[Dataset items]
________

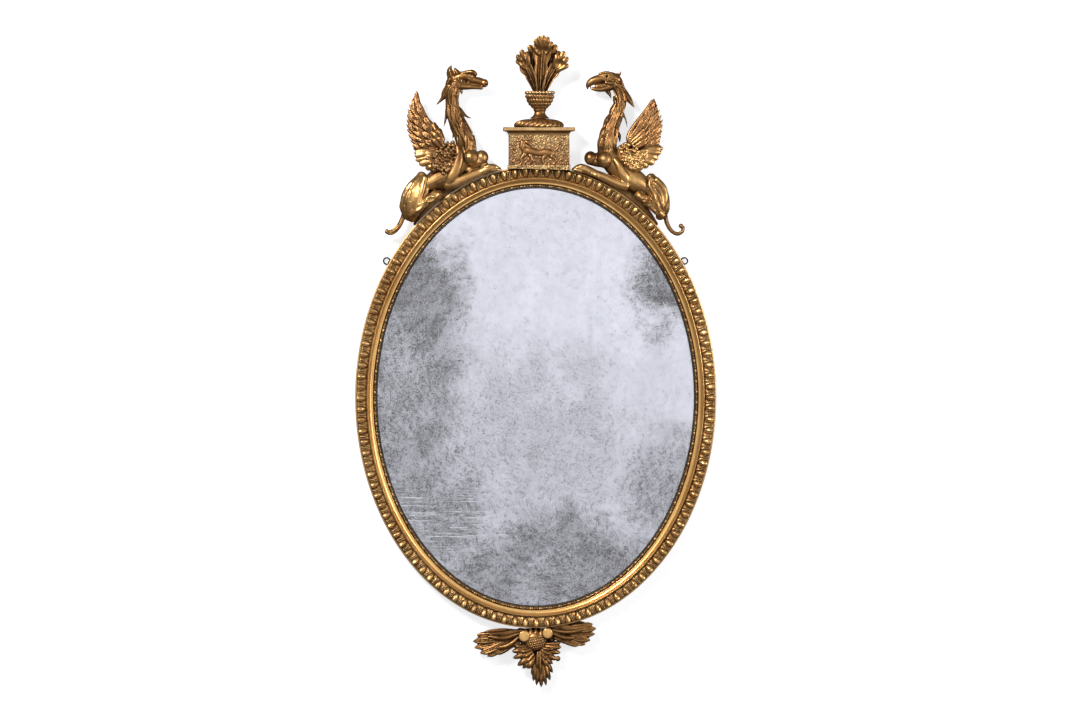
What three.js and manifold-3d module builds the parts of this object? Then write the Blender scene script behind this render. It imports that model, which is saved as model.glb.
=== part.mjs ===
// An oval wall mirror in carved and gilded wood. Two winged beasts lie on the frame on either side
// of a plinth with an urn of acanthus leaves, and an acanthus apron hangs below.
// Sizes are millimetres. Every piece is drawn as it is seen from the front: x to the right, y up,
// z out of the wall towards the viewer, with the origin on the wall at the centre of the oval.

import * as THREE from 'three';
import { mergeVertices } from 'three/addons/utils/BufferGeometryUtils.js';
import Module from 'manifold-3d';

const wasm = await Module();
wasm.setup();

// ---- Driving dimensions ------------------------------------------------------------------

const FIT_GAP = 0.3; // between two pieces that touch
const RING_STEPS = 60; // facets round the plain rings of the frame

// the oval and the bands of its face, measured inwards from the outer edge
const OVAL_HALF_WIDTH = 451;
const OVAL_HALF_HEIGHT = 577.5;
const EDGE_FILLET = 2.8; // plain fillet outside the eggs
const EGG_BAND = 24.6; // width of the egg-and-dart strip
const QUIRK = 2.9; // sunk line between the eggs and the cove
const COVE_BAND = 13.6;
const BEAD_BAND = 6.4;
const SLIP_BAND = 3;

// heights out of the wall
const CARCASS_SEAT = 28; // the flat that the egg strip is glued to
const COVE_CREST = 37;
const COVE_FOOT = 25;
const BEAD_SEAT = 20.5;
const GLASS_FRONT = 18;
const GLASS_THICK = 4;
const BOARD_THICK = 8;
const SLIP_HEIGHT = 3;

// rebates at the back of the carcass
const GLASS_REBATE = 36;
const BOARD_REBATE = 28;
const REBATE_PLAY = 1; // round the glass and the boards
const BOARD_JOINTS = [-125, 125]; // where the three backboards meet
const BLOCK_COUNT = 6;
const BLOCK_LENGTH = 40;
const BLOCK_WIDTH = 12;

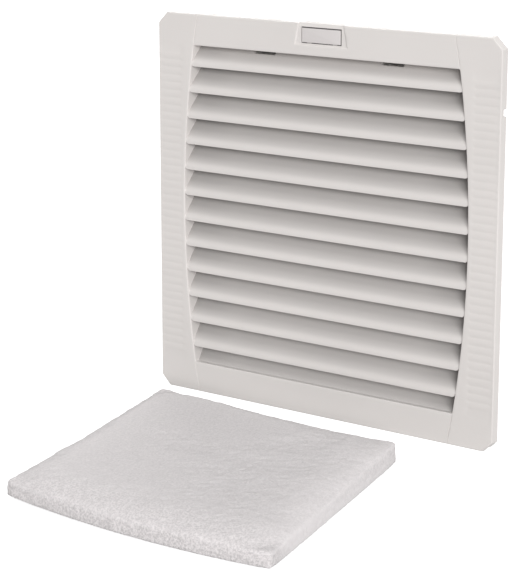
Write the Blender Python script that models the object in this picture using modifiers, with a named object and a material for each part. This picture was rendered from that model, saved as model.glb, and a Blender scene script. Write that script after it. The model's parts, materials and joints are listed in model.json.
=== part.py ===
"""Cabinet filter fan: a louvred cover hinged on a panel frame, its filter mat, and the axial fan behind.

The origin is the centre of the panel cut-out on the panel's front plane. +Z is up, -Y is the front of
the cabinet and +Y its inside. Lengths are in metres.
"""
import math

import bmesh
import bpy
from mathutils import Matrix, Vector

MM = 0.001

# Front cover
FRONT_SIDE = 320 * MM
COVER_DEPTH = 7 * MM
EDGE_DRAFT = 1 * MM
CORNER_CUT = 8.5 * MM
COVER_SKIN = 2 * MM
COVER_WALL = 2 * MM
EDGE_ROUND = 0.8 * MM
PANEL_GAP = 0.3 * MM

# Louvre opening and blades: the band round the opening, and where the first and last blades' tips lie
BAND_WIDTH = 25.4 * MM
OPENING_BULGE = 10.2 * MM
ARC_STEPS = 10
BLADE_COUNT = 13
FIRST_TIP_DROP = 17.6 * MM
LAST_TIP_SUNK = 8.2 * MM
BLADE_THICKNESS = 2 * MM
BLADE_DEPTH = 17 * MM
LIP_LENGTH = 2.5 * MM
LIP_ANGLE = 80
BLADE_BEND = 14 * MM
BLADE_ANGLE = 48
BEND_STEPS = 3
HOOK_SLOT_SPACING = 120 * MM
HOOK_SLOT_WIDTH = 20 * MM
HOOK_SLOT_HEIGHT = 2.6 * MM
HOOK_SLOT_DROP = 1.2 * MM

# Pry notches in the cover's sides
NOTCH_HEIGHT = 5.4 * MM
NOTCH_DEPTH = 3.7 * MM
NOTCH_DROP = 55.7 * MM

# Latch button, a bell crank on a pin
BUTTON_WIDTH = 36 * MM
BUTTON_MARGIN = 5.8 * MM
BUTTON_DROP = 1 * MM
BUTTON_THICKNESS = 1.3 * MM
BUTTON_PROUD = 0.3 * MM
BUTTON_GAP = 0.8 * MM
RECESS_DEPTH = 1 * MM
RECESS_TOP_HALF = 21.5 * MM
RECESS_BOTTOM_HALF = 24.9 * MM
RECESS_MARGIN = 8.3 * MM
RECESS_BRIM = 1.5 * MM
LATCH_Y = -3.4 * MM
LATCH_RISE = 4.6 * MM
LATCH_HUB = 1.5 * MM
LATCH_PIN_RADIUS = 0.75 * MM
LATCH_ARM_SPACING = 24 * MM
LATCH_ARM_WIDTH = 4 * MM
LATCH_LUG_OUTER = 19.5 * MM
LATCH_LUG_WIDTH = 3 * MM
HOOK_REACH = 4.9 * MM
HOOK_NOSE = 1.4 * MM
HOOK_DROP = 0.8 * MM
CATCH_WIDTH = 32 * MM
CATCH_THICKNESS = 1.4 * MM
SPRING_WIRE = 0.25 * MM
SPRING_COIL = 1.15 * MM
SPRING_TURNS = 3
SPRING_WIDTH = 11 * MM

# Cover hinge
HINGE_Y = -4.1 * MM
HINGE_RISE = 3.8 * MM
HINGE_SPACING = 200 * MM
HINGE_PIN_RADIUS = 0.8 * MM
KNUCKLE_RADIUS = 1.6 * MM
KNUCKLE_WIDTH = 10 * MM
EAR_RADIUS = 2.3 * MM
EAR_WIDTH = 5 * MM
POCKET_CLEARANCE = 0.2 * MM

# Panel frame
PANEL_OVERLAP = 14.5 * MM
CUTOUT_CLEARANCE = 1 * MM
FLANGE_THICKNESS = 2.5 * MM
FLANGE_CLEARANCE = 1 * MM
FLANGE_RISE = 3 * MM
GASKET_THICKNESS = 1.8 * MM
GASKET_MARGIN = 2.1 * MM
GASKET_WIDTH = 5.4 * MM
TUB_DEPTH = 36 * MM
TUB_WALL = 2.5 * MM
TUB_DRAFT = 0.207
TUB_CORNER = 10 * MM
FLOOR_THICKNESS = 2.5 * MM

# Mat and its bay
BAY_MARGIN = 41.5 * MM
MAT_THICKNESS = 20 * MM
MAT_ASIDE = 24 * MM
MAT_AHEAD = 83.5 * MM
MAT_TURN = 7.2
MAT_ROUND = 5 * MM
BAY_CLEARANCE = 0.6 * MM
BAY_WALL = 2 * MM
BAY_DEPTH = 20.7 * MM
BAY_LEDGE = 6.6 * MM
BAY_RIB_SPACING = 90 * MM
GRID_THICKNESS = 2.2 * MM
GRID_CELLS = 6
GRID_EDGE = 5 * MM
GRID_BAR = 3.5 * MM

# Panel clips
CLIP_DROP = 40.5 * MM
CLIP_WIDTH = 13 * MM
CLIP_INSET = 8.5 * MM
CLIP_REACH = 17.5 * MM
CLIP_HUB = 2.2 * MM
CLIP_PIN_RADIUS = 1 * MM
CLIP_GRIP = 2.2 * MM
CLIP_BITE = 2.8 * MM
CLIP_BOSS = 3 * MM

# Fan shroud
SHROUD_OVERLAP = 11 * MM
SHROUD_THICKNESS = 2.5 * MM
NOZZLE_MOUTH = 97 * MM
NOZZLE_THROAT = 82 * MM
NOZZLE_LENGTH = 15.5 * MM
NOZZLE_WALL = 2.2 * MM
SHROUD_SCREW_OFFSET = 6.5 * MM
POST_RADIUS = 5 * MM

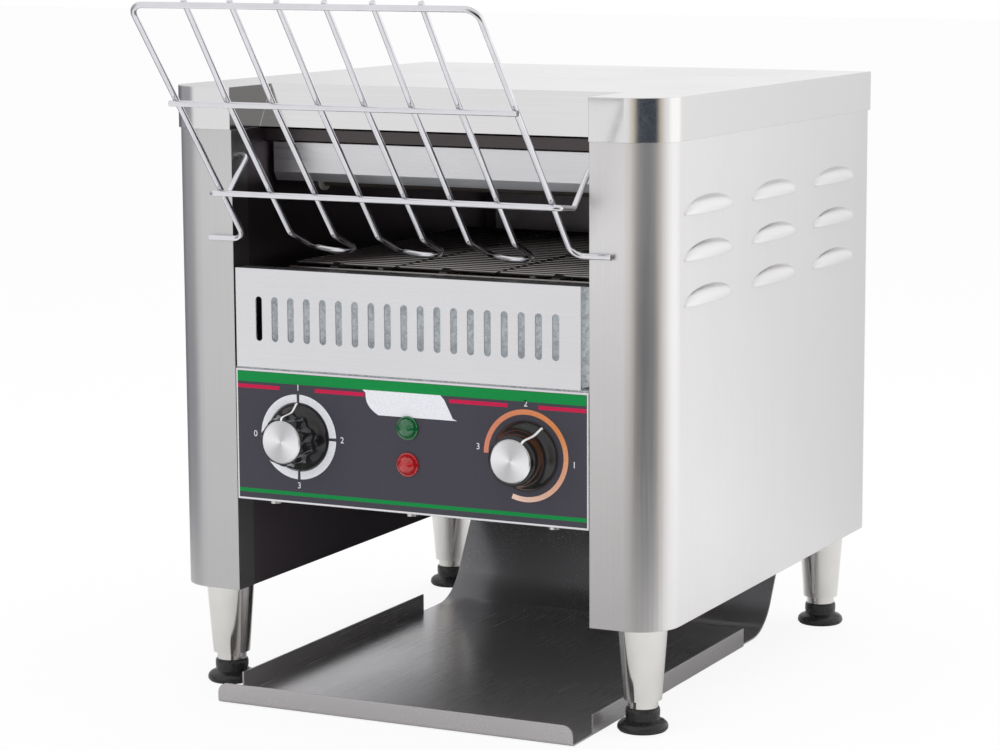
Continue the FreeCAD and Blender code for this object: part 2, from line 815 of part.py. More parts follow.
def control_box():
    pan = new_body("control_box")
    pad(pan, "YZ", f"-{OPENING}", f"2 * {OPENING}", [
        ("sheet_wall", FLOOR_LEVEL), ("box_depth", FLOOR_LEVEL), ("box_depth", LID_LEVEL),
        ("box_depth - sheet_wall", LID_LEVEL), ("box_depth - sheet_wall", f"{FLOOR_LEVEL} + sheet_wall"),
        ("sheet_wall", f"{FLOOR_LEVEL} + sheet_wall"),
    ])
    pocket(pan, "XY", FLOOR_LEVEL, "sheet_wall", ("circle", "fan_offset", "fan_back", "fan_bore"))
    keep(pan, "control_box")
    low = (f"-{OPENING}", "sheet_wall", LID_LEVEL)
    high = (OPENING, "box_depth", f"{LID_LEVEL} + sheet_wall")
    keep(box(low, high), "control_box_lid")


control_box()


# Sheets round the heating elements

HANGER_DEPTH = element_depth(1)


def chamber_sheets():
    ceiling = new_body("upper_reflector")
    top = f"({WALL_TOP} - ceiling_drop)"
    pad(ceiling, "YZ", f"-{OPENING}", f"2 * {OPENING}", [
        ("ceiling_front", f"{top} - ceiling_flange"), ("ceiling_front", top), (WALL_BACK, top),
        (WALL_BACK, f"{top} - sheet_wall"), ("ceiling_front + sheet_wall", f"{top} - sheet_wall"),
        ("ceiling_front + sheet_wall", f"{top} - ceiling_flange"),
    ])
    # A strap hangs from the ceiling and holds up the middle upper element
    strap = f"{top} - sheet_wall - (upper_element_level + element_radius + seam_gap)"
    pad(ceiling, "XY", "upper_element_level + element_radius + seam_gap", strap,
        rectangle("hanger_offset - 4 * sheet_wall", f"{HANGER_DEPTH} - sheet_wall",
                  "hanger_offset + 4 * sheet_wall", f"{HANGER_DEPTH} + sheet_wall"))
    keep(ceiling, "upper_reflector")

    plate = new_body("deflector_plate")
    pad(plate, "YZ", "-deflector_width / 2", "deflector_width", [
        ("deflector_front", "deflector_top"), ("deflector_front", "deflector_bend"),
        ("deflector_front + 3 * sheet_wall", "deflector_bottom"),
        ("deflector_front + 4 * sheet_wall", "deflector_bottom"),
        ("deflector_front + sheet_wall", "deflector_bend"),
        ("deflector_front + sheet_wall", "deflector_top - sheet_wall"),
        ("deflector_front + deflector_flange", "deflector_top - sheet_wall"),
        ("deflector_front + deflector_flange", "deflector_top"),
    ])
    # The flange is wider at its rear edge, where it is fixed to the inner walls
    pad(plate, "XY", "deflector_top - sheet_wall", "sheet_wall",
        rectangle(f"-{OPENING}", "deflector_front + deflector_flange / 2",
                  OPENING, "deflector_front + deflector_flange"))
    keep(plate, "deflector_plate")

    lower = new_body("lower_reflector")
    floor = f"({LID_LEVEL} + sheet_wall)"
    rear = "(box_depth - seam_gap)"
    pad(lower, "YZ", f"-{OPENING}", f"2 * {OPENING}", [
        ("reflector_front", floor), ("reflector_front", "reflector_level"), (rear, "reflector_level"),
        (rear, floor), (f"{rear} - sheet_wall", floor),
        (f"{rear} - sheet_wall", "reflector_level - sheet_wall"),
        ("reflector_front + sheet_wall", "reflector_level - sheet_wall"),
        ("reflector_front + sheet_wall", floor),
    ])
    keep(lower, "lower_reflector")


chamber_sheets()


# Heating elements: straight tubes through ceramic bushes in the inner walls

def heating_elements():
    reach = f"({WALL_OUT} + element_end)"
    tubes = []
    bushes = []
    for level in ("upper_element_level", SHAFT_LEVEL):
        for index in range(int(num("element_count"))):
            depth = element_depth(index)
            tubes.append(cylinder((f"-{reach}", depth, level), "X", f"2 * {reach}", "element_radius"))
            for sign in (-1, 1):
                start = span(sign, f"{OPENING} - 2 * sheet_wall", f"{OPENING} + bush_reach")[0]
                length = "bush_reach + 2 * sheet_wall"
                bush = cylinder((start, depth, level), "X", length, "bush_radius")
                bore = cylinder((start, depth, level), "X", length, "element_radius")
                bushes.append(cut(bush, [bore]))
    keep(group(tubes), "heating_elements")
    keep(group(bushes), "element_bushes")


heating_elements()


# Conveyor belt: cross rods on a closed path, joined by flat strands

def stadium(radius, y_low, y_high, level):
    """A closed wire of two straight runs and two half circles, in the plane x = 0."""
    up = Vector(0, 0, radius)
    front = Vector(0, y_low, level)
    back = Vector(0, y_high, level)
    edges = [
        Part.LineSegment(front + up, back + up).toShape(),
        Part.Arc(back + up, back + Vector(0, radius, 0), back - up).toShape(),
        Part.LineSegment(back - up, front - up).toShape(),
        Part.Arc(front - up, front - Vector(0, radius, 0), front + up).toShape(),
    ]
    return Part.Wire(edges)


def rod_places():
    radius = num(BELT_RADIUS)
    level = num(SHAFT_LEVEL)
    front = num("front_shaft_depth")
    back = num(REAR_SHAFT)
    teeth = int(num("belt_teeth"))
    places = []
    for bay in range(int(num("belt_bays")) + 1):
        for side in (-1, 1):
            places.append((front + bay * num("rod_pitch"), level + side * radius))
    for step in range(1, teeth // 2):
        angle = 2 * math.pi * step / teeth
        places.append((back + radius * math.sin(angle), level + radius * math.cos(angle)))
        places.append((front - radius * math.sin(angle), level + radius * math.cos(angle)))
    return places


def conveyor_belt():
    radius = num(BELT_RADIUS)
    level = num(SHAFT_LEVEL)
    front = num("front_shaft_depth")
    back = num(REAR_SHAFT)
    width = num("belt_width")
    half = num("strand_thickness") / 2
    rods = []
    for y, z in rod_places():
        rods.append(Part.makeCylinder(num("rod_radius"), width, Vector(-width / 2, y, z), Vector(1, 0, 0)))
    strands = []
    count = int(num("strand_count"))
    strand_width = 2 * half
    for index in range(count):
        x = (width - 3 * strand_width) * (index / (count - 1) - 0.5) - strand_width / 2
        outer = Part.Face(stadium(radius + half, front, back, level))
        inner = Part.Face(stadium(radius - half, front, back, level))
        ring = outer.cut(inner).extrude(Vector(strand_width, 0, 0))
        ring.translate(Vector(x, 0, 0))
        strands.append(ring)
    free_shape("conveyor_belt", strands[0].multiFuse(strands[1:] + rods))


conveyor_belt()


# Rails under the upper run, carried on two cross bars between the inner walls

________

■ WORK REQUIRED
As listed above, the lines from the line with "Write the Blender Python" to the line with "PANEL_GAP = 0.3 * MM" are to be echoed exactly, with both ends included and nothing added.

■ REPLY
Write the Blender Python script that models the object in this picture using modifiers, with a named object and a material for each part. This picture was rendered from that model, saved as model.glb, and a Blender scene script. Write that script after it. The model's parts, materials and joints are listed in model.json.
=== part.py ===
"""Cabinet filter fan: a louvred cover hinged on a panel frame, its filter mat, and the axial fan behind.

The origin is the centre of the panel cut-out on the panel's front plane. +Z is up, -Y is the front of
the cabinet and +Y its inside. Lengths are in metres.
"""
import math

import bmesh
import bpy
from mathutils import Matrix, Vector

MM = 0.001

# Front cover
FRONT_SIDE = 320 * MM
COVER_DEPTH = 7 * MM
EDGE_DRAFT = 1 * MM
CORNER_CUT = 8.5 * MM
COVER_SKIN = 2 * MM
COVER_WALL = 2 * MM
EDGE_ROUND = 0.8 * MM
PANEL_GAP = 0.3 * MM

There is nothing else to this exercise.